Paper Title: Log-Structured Memory for DRAM-based Storage
Link: https://www.usenix.org/conference/fast14/technical-sessions/presentation/rumble
Year: USENIX FAST 2014
Keyword: Log-Structured; NVM; Durability

Back

This paper introduces log-structured key-value store based on RAMCloud, a state-of-the-art key-value store using non-log-structured architecture. The paper identifies the problem with traditional memory allocators: fragmentation. The paper claims that traditional memory allocators such as glibc malloc() is only efficient when the application has a relatively stable DRAM allocation pattern. If the pattern changes, a worst case of 50% space waste has been observed using synthetic workloads on all allocators.

This paper points out that allocators can be divided into two types: non-copy allocators and copy allocators. Non-copy allocators, such as malloc(), never moves the location of memory blocks after they are allocated. Non-copy allocator, on the other hand, can move the location of blocks even after allocation. In practice, non-copy allocator is most likely the one used by general applications, because it would be impossible to move blocks around without knowing all poionter references to the block. Copy allocators, however, utilizes memory better by periodically compressing the address space and thus reducing memory fragmentation. In such an environment, memory accesses cannot be made directly using pointers, since the pointer may point to an invalid block which is already relocated.
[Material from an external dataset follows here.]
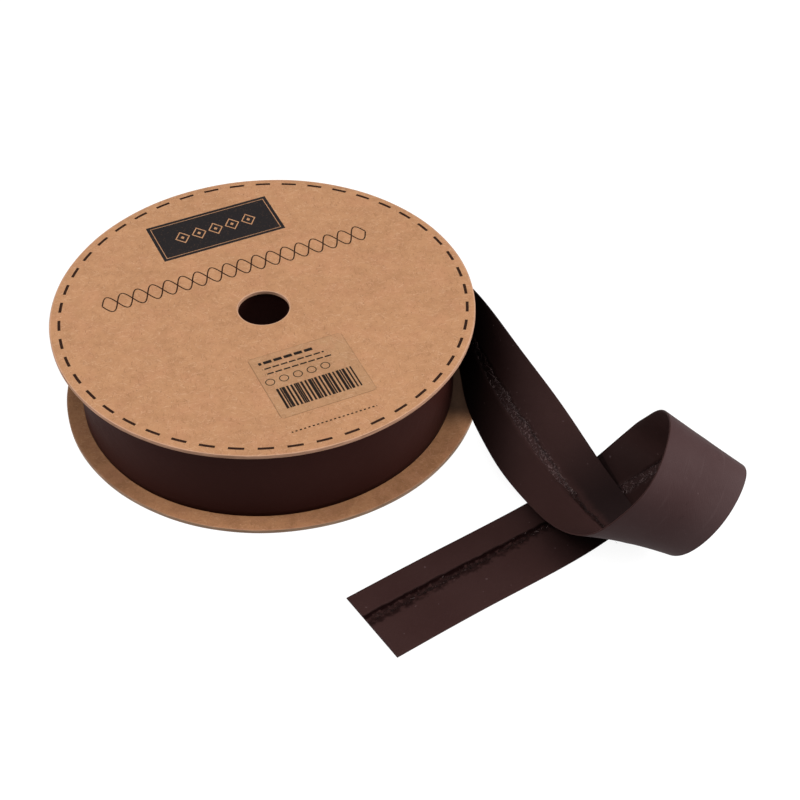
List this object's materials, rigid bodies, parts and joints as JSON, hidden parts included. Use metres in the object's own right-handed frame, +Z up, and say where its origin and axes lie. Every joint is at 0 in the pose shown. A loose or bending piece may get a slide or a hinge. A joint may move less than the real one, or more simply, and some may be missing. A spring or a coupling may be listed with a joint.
{
  "type": "roll of bias binding on a card reel",
  "caption": "Roll of folded bias binding wound between two round kraft boards, with its loose end looped beside it.",
  "frame": {"origin": "middle of the whole part's box, on the surface that it lies on", "axes": "+Z up along the reel's axis, +X along the part's length towards the loop, +Y away from the cut end"},
  "size_m": [0.1942, 0.166, 0.0413],
  "materials": {
    "kraft_board": "uncoated brown kraft board with fine flecks and thin dark print",
    "bias_cloth": "dark brown woven bias strip, soft satin sheen",
    "clear_film": "thin satin film that shows the board through it, with plain dark bars"
  },
  "bodies": {
    "root": {"disc_bottom": "kraft_board", "disc_top": "kraft_board", "roll": "bias_cloth", "tail": "bias_cloth", "sticker": "clear_film"}
  },
  "joints": []
}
This paper assumes that the system runs RAMCloud, an in-memory key-value store supporting high throughput query and durable object storage. Its main in-memory component is a hash table, which maps keys to immutable objects. Objects must not be modified partially: An object modification operation from clients must upload a new object and change the key-value mapping from the old object to a new one. The on-disk component maintains a log which is the durable replica of in-memory component. Every operation executed by the in-memory component must be reflected to the on-disk log before they can return results to the client. To further improve safety, each durable log is also replicated on a few peer servers. Operations must also wait for information to propagate to peer servers before they can return.
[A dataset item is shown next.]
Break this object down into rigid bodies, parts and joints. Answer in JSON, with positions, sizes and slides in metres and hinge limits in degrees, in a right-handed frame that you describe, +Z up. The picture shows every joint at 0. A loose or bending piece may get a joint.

RAMCloud maintains a global log object, which is further divided into smaller units, called segments. Each segment is usually 8MB in size, and can be allocated from the heap using a simple slab allocator. Threads append new objects to the head of the log, and perform garbage collection from the tail of the log. When a new segment is created, a special record, the segment digestion, is written at the beginning of the segment. The sement digestion is a list of all valid segments (i.e. contain non-stale data). Every segment in the system is assigned a unique and non-decreasing segment identifier. The digestion in the new segment is marked as active, after which the segment is persisted onto the disk. The digestion in the previous segment is then marked as inactive, and it is also persisted. The invariant we maintain is as follows: At any time in the system, the number of active segments is at most two and at least one. On recovery, the handler first scans the log to locate the most recent segment using the segment IDs (since they are monotonically increasing). The segment digest contains a superset of all valid segments in the system before the crash (since segments might be garbage collected after the new segment is created). If there are two segments both having an active digest, the segment with a larger ID wins, and the other is marked as inactive. The recovery handler then locates all valid segments using the digest found in the header, and proceeds to restore the state.

The log-structured aechitecture work as follows. On an object allocation, which happens on both inserting new keys and modifying existing objects, the object is appended to the head of the current log. The in-memory hash table is then updated to point to the new object. On an object deletion, the existing object in the log will not be written into. Instead, a special tombstone record is appended to the head of the log, indicating the deletion of existing entries. Tombstone records are ignored during normal operations. On recovery, objects marked by the tombstome record will not be part of the restored state. As we will show later, tombstone objects introduce special problems for garbage collection, and need to be treated in a slightly different way. In all the above cases, both the in-memory copy and the on-disk copy of the log are kept synchronized. Remote copies are also updated accordingly.

Garbage collection (GC) works similarly to a log-structured file system. The GC thread scans segment from the tail of the log. The scan proceeds segment by segment. For each log record in a segment, the GC thread checks the hash table to see if the entry is stale or not. A stale entry is recognized by the fact thet the key recorded in the entry does not exist in the hash table, or the key exists but the object pointer does not match the log record’s address. In either case, the object is marked as stale. If too many stale objects are found in the log, the segment will be marked as eligible for GC. The GC process then copies all valid objects from the segment into a new segment, and appends the new segment to the head of the log. Hash table entries for valid objects are also updated to point to objects in the new segment. Tombstone records introduce a little bit problems in this process, because the tombstone record will not become stale unless the segment of the object it refers to is garbage collected. In other words, if the tombstone record is in the same segment as the deleted object, the tomestore record can be removed freely. If, however, that these two are not in the same segment, then a GC dependency is created, which must be obeyed by the GC thread. The simplest way to deal with this is that if the segment has not been collected when a tombstone record is scanned, the tombstone record will not be marked as stale, and will be copied to the new segment.

The paper also points out that a dilemma exists between memory utilization and available bandwidth, which prevents the simple scheme described above from working well. If the system is to maintain high utilization of memory, then for each segment collected, on average, only a small fraction of stale objects will be truly freed. That is to say, the majority part of the segment to be cleaned will be copied to the new segment, which can easily become a bottleneck given that all segment creation must be reflected to the disk. To solve this problem, the paper proposes a two-level GC scheme. On the first level, the GC thread only compresses segments in DRAM without reflecting them to the disk version. A smaller granularity of allocation is required to satisfy the needs, which is called seglets. Seglets are smaller units whose size is usually tens of KBs for composing larger segments. On garbage collection, a full-sized segment is compressed into a smaller segment, and then appended to the head of the in-memory log. This process does not involve disk I/O, and can hence be completed with relatively higher bandwidth. During first level claning, it is maintained that for each segment (having varying sizes) in DRAM, there is always a corresponding full-sized segment on the disk having identical logical content. The only difference is that the DRAM version of the segment can be smaller than the one on the disk. On the second level, the disk version segment is also cleaned, which requires copying live data to the head of the disk log and hence consumes I/O bandwidth. Since GC for disk segments are postponed, it is likely that more objects have freed since last time first-level GC is conducted. In fact, we can upper bound the amount of work on second level GC. Given that the DRAM usage of segments can be seen as an upper bound of the actual amount of valid data, if we allow the disk image to be at least twice the size of the DRAM log, we know that disk segment utilization must always be less than 50%.